Substack, Medium, and other hosted platforms
You don't control robots.txt on substack.com or medium.com. Substack added a platform-wide AI opt-out toggle in 2024 — turn it on in your publication's settings. Medium has a similar opt-out in account settings. If full control matters to you, the long-term fix is moving to your own domain with WordPress, Ghost self-hosted, or a static site.
Belt and suspenders: enforce at the edge
robots.txt is a polite request. Major AI labs (OpenAI, Anthropic, Google, Apple, Perplexity, Microsoft) have publicly committed to honoring it for their crawlers. A small fringe of scrapers ignores it. For belt-and-suspenders enforcement, Cloudflare's free tier ships a one-click "Block AI Bots" rule that enforces the same list at the network edge — even bots that ignore robots.txt cannot get past it. Layer the two and you've covered both the polite and the impolite paths.
Frequently asked questions
Will blocking AI crawlers hurt my Google or Bing rankings?
No. Googlebot (search) and Google-Extended (Gemini training) are completely separate user agents. The same is true for Applebot vs Applebot-Extended. You can block every AI training crawler in your robots.txt and your blog will rank in Google and Bing exactly as before.
Should I block AI crawlers or let them in for traffic?
The mainstream indie answer in 2026 is: block training crawlers (GPTBot, ClaudeBot, Google-Extended, Bytespider) but keep live-citation crawlers (OAI-SearchBot, PerplexityBot, ChatGPT-User) allowed.

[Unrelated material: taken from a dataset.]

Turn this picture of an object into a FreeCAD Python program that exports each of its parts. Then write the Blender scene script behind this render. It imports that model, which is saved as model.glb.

You stop free training, you keep the AI-search traffic.
How do I add robots.txt on WordPress?
Two options: install Yoast SEO or Rank Math (both have a robots.txt editor in the dashboard) or upload a static robots.txt to your site root via FTP or your host's file manager. The static file overrides WordPress's default virtual one.
Can I add robots.txt on Substack, Medium or Ghost(Pro)?
On self-hosted Ghost: yes. On Substack, Medium, and Ghost(Pro): no — you don't control the platform's robots.txt. Use the platform's built-in AI opt-out toggle (Substack and Medium added one in 2024). For full control, host on your own domain.
Will AI crawlers actually respect my robots.txt?
OpenAI, Anthropic, Google, Apple, Perplexity and Microsoft publicly commit to honoring it. Bytespider and CCBot also do. A small number of fringe scrapers ignore it — for those, pair the file with Cloudflare's free "Block AI Bots" edge rule. For 95% of the training-data flow, robots.txt is the working opt-out.